Are you thinking about returning to school or starting college for the first time? For many non-traditional students, deciding to enter the world of academia is a comprehensive decision-making process. Where to attend school? How much will it cost? Do I have the time to study? How do I balance work and school? Will the coursework be too hard? What does my support system say? Do I even have a support system? These are all questions that boggle a student’s mind when deciding whether or not to pursue that degree. There have been many times when I’ve interviewed a student for admission, accepted them, within the first week of school, the student decides to hold off. Sometimes, it’s because some sort of tragedy struck; but, a lot of times, fear crept in and took over, causing the student to defer admission. So what do you do if you’re just not sure whether or not to pursue that degree? Try it out!
The great thing about school today is that there are MOOCs (Massive Open Online Courses). MOOCs exist for a variety of students. They are for the lifelong learner who wants to take a course at their leisure. They are for the person who wants to survey a bunch of courses before deciding which one to fully dive into. More importantly, they are great for students who are testing the waters of academia before deciding where to attend, which area to study, and whether or not they are ready for the college endeavor. Plus, MOOCs are free! How amazing is that? You can take some college level courses for free and really see what your life can look like with a mix of school, work, family obligations, etc.

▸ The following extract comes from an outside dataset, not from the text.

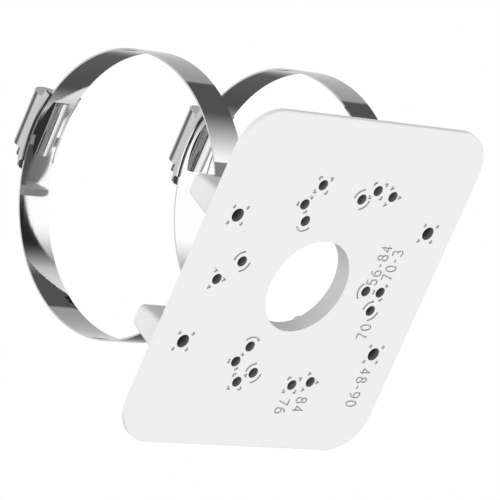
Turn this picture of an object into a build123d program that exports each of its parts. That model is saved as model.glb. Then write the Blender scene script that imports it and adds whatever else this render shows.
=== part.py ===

Another online platform is Coursera, which has more specific courses, degrees, professional development and certification programs taught by various colleges and universities. Whichever platform you choose, there are free or low-cost options to learning where you can test the waters before actually earning that degree.
Will I get credit?
For some platforms, you will receive credit for the work that you complete, but make sure that your research those offerings and that they state that you will receive credit for your work. Now, if you want courses that directly tie to the college you are choosing to attend, then there’s another route to take. Some colleges offer you to “test” the degree by taking a few courses (usually up to three) for a certain amount of money. Every college calls this option something different, but here’s how it works:
- You enroll as a “special admit” student, where you are not officially apart of any program, but there are some introductory courses that you’d like to take as part of a desired program.
- You will take those courses in a limited amount of time (ex. Two or three semesters)
- If you earn high marks in those classes and choose to move forward with a degree program, those course credits will apply towards your degree.
Unlike platforms similar to Coursera or MOOCs, being a special admit student at a college might be a faster route towards earning a degree. However, here’s a word of caution: In order to not waste time or money, choose to become a special admit student at a college after you have 1) decided that the chosen college is where you want to stay; 2) after you have chosen the major you want to devote your time to; and after you have addressed financial need. This option is also good because many of these courses are face-to-face. So, if you do not want online learning, here’s your option. This way, you can enter a program that you feel confident about progressing through.
During the summer months, consider trying out college through MOOCs and other online platforms. Be mindful of how you learn, how you study, whether online learning is best for you, and whether or not you’re ready to commit time, money, and resources, to your education. It’s always great to “get your feet wet” before fully diving in.